Entries with model source code:
+--

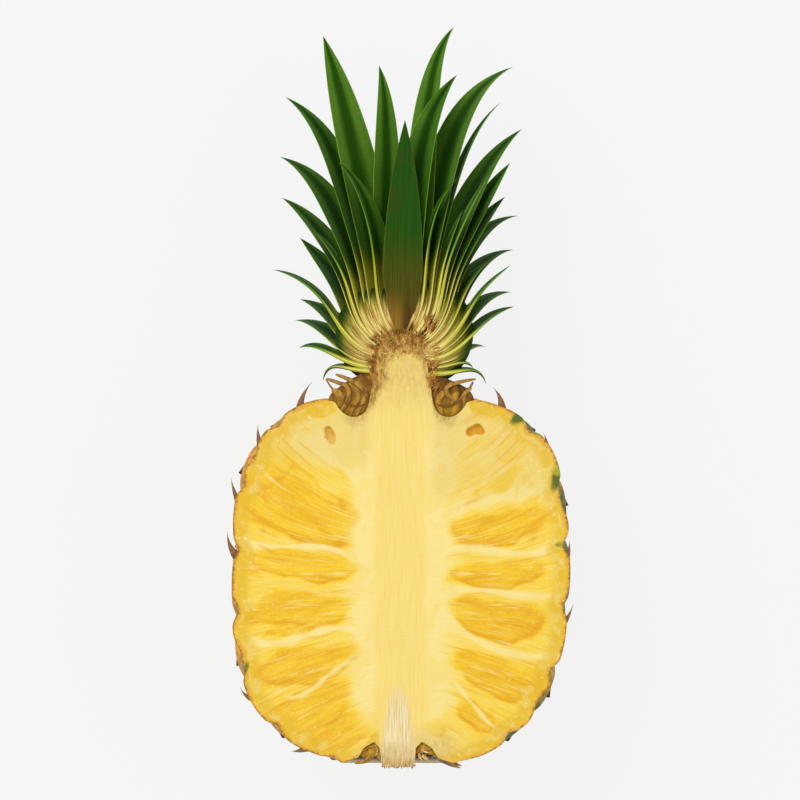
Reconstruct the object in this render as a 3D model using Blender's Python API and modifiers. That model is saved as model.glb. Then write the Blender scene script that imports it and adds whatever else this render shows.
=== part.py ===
"""Half of a pineapple with half of its crown, cut lengthwise, lying cut face up.

The fruit's axis runs along +Y at the height of the cut, with the crown at +Y. The rind
stands on the flattened top of one eye, and the origin is the middle of that flat. An
angle around the axis is 0 at the left end of the cut face, 90 straight down and 180 at
its right end. The crown's leaves fan out from one point on the axis, its heart.
Lengths are in metres and angles in degrees.
"""
import math

import bmesh
import bpy
import numpy as np
from mathutils import Matrix, Vector

COLLECTION_NAME = "halved_pineapple"
CUTTER_COLLECTION_NAME = "halved_pineapple_cutters"

# Fruit, a barrel whose outline is a superellipse, squarer at the shoulder
FRUIT_RADIUS = 0.0645
SHOULDER_HEIGHT = 0.0703
BASE_DEPTH = 0.0717
SHOULDER_POWER = 3.2
BASE_POWER = 2.7
SHOULDER_RIM_RADIUS = 0.0296
BASE_RIM_RADIUS = 0.0209
BASE_LEAN = 0.0012
PROFILE_POINTS = 1500
PROFILE_STEP = 0.0020
TURN_STEPS = 200
SEAM_MERGE = 0.00002
BODY_TRIANGLES = 7600
SHARP_ANGLE = 40.0

# Neck and stem above the moat round the shoulder, as (radius, height) down the outside
STEM_PROFILE = (
    (0.0000, 0.0927), (0.0046, 0.0920), (0.0076, 0.0893), (0.0091, 0.0859),
    (0.0106, 0.0771), (0.0114, 0.0714), (0.0122, 0.0657), (0.0144, 0.0619),
    (0.0190, 0.0608), (0.0228, 0.0631), (0.0251, 0.0667),
)
# Notch round the stub of the fruit's stalk, as (radius, height) down the outside
STALK_PROFILE = (
    (0.0152, -0.0684), (0.0129, -0.0646), (0.0091, -0.0623), (0.0068, -0.0646),
    (0.0065, -0.0692), (0.0057, -0.0718), (0.0000, -0.0718),
)

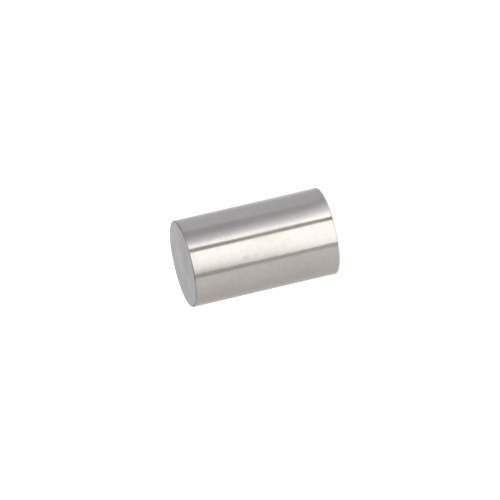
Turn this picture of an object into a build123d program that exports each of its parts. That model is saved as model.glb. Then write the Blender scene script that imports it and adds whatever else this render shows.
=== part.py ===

+--

THE TASK:
Give the entries again in full, exactly as they are written.

TASK OUTPUT:
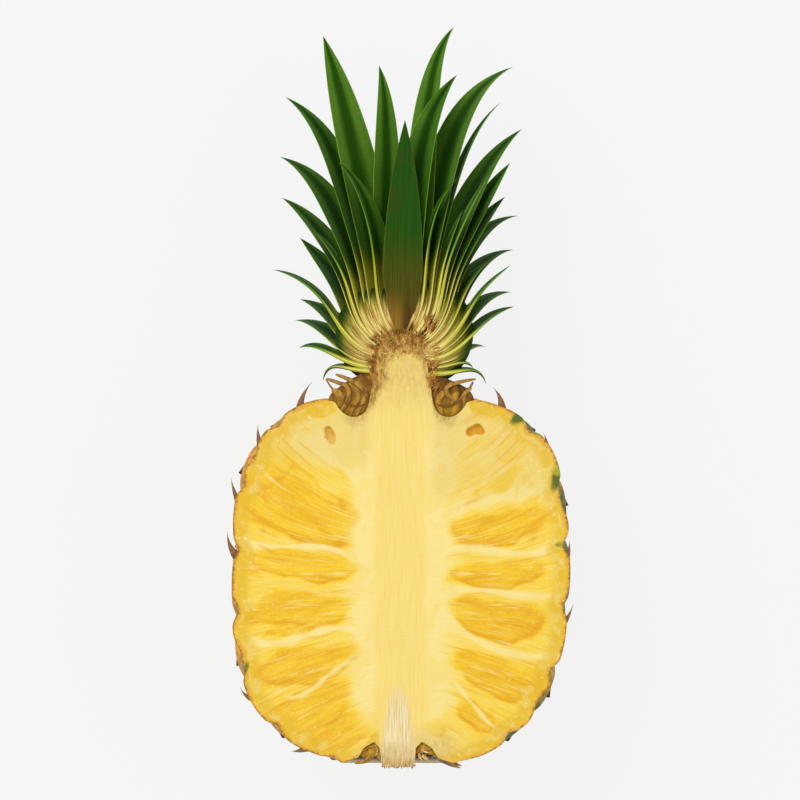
Reconstruct the object in this render as a 3D model using Blender's Python API and modifiers. That model is saved as model.glb. Then write the Blender scene script that imports it and adds whatever else this render shows.
=== part.py ===
"""Half of a pineapple with half of its crown, cut lengthwise, lying cut face up.

The fruit's axis runs along +Y at the height of the cut, with the crown at +Y. The rind
stands on the flattened top of one eye, and the origin is the middle of that flat. An
angle around the axis is 0 at the left end of the cut face, 90 straight down and 180 at
its right end. The crown's leaves fan out from one point on the axis, its heart.
Lengths are in metres and angles in degrees.
"""
import math

import bmesh
import bpy
import numpy as np
from mathutils import Matrix, Vector

COLLECTION_NAME = "halved_pineapple"
CUTTER_COLLECTION_NAME = "halved_pineapple_cutters"

# Fruit, a barrel whose outline is a superellipse, squarer at the shoulder
FRUIT_RADIUS = 0.0645
SHOULDER_HEIGHT = 0.0703
BASE_DEPTH = 0.0717
SHOULDER_POWER = 3.2
BASE_POWER = 2.7
SHOULDER_RIM_RADIUS = 0.0296
BASE_RIM_RADIUS = 0.0209
BASE_LEAN = 0.0012
PROFILE_POINTS = 1500
PROFILE_STEP = 0.0020
TURN_STEPS = 200
SEAM_MERGE = 0.00002
BODY_TRIANGLES = 7600
SHARP_ANGLE = 40.0

# Neck and stem above the moat round the shoulder, as (radius, height) down the outside
STEM_PROFILE = (
    (0.0000, 0.0927), (0.0046, 0.0920), (0.0076, 0.0893), (0.0091, 0.0859),
    (0.0106, 0.0771), (0.0114, 0.0714), (0.0122, 0.0657), (0.0144, 0.0619),
    (0.0190, 0.0608), (0.0228, 0.0631), (0.0251, 0.0667),
)
# Notch round the stub of the fruit's stalk, as (radius, height) down the outside
STALK_PROFILE = (
    (0.0152, -0.0684), (0.0129, -0.0646), (0.0091, -0.0623), (0.0068, -0.0646),
    (0.0065, -0.0692), (0.0057, -0.0718), (0.0000, -0.0718),
)

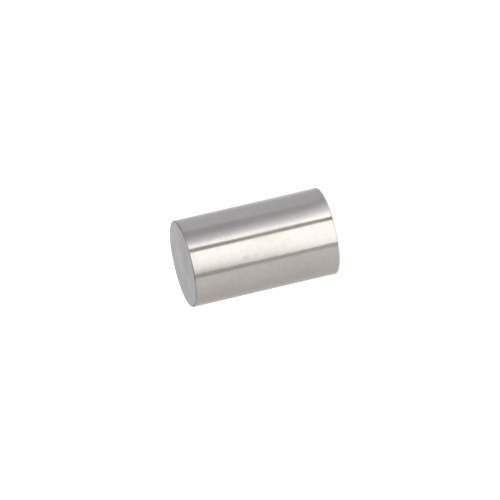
Turn this picture of an object into a build123d program that exports each of its parts. That model is saved as model.glb. Then write the Blender scene script that imports it and adds whatever else this render shows.
=== part.py ===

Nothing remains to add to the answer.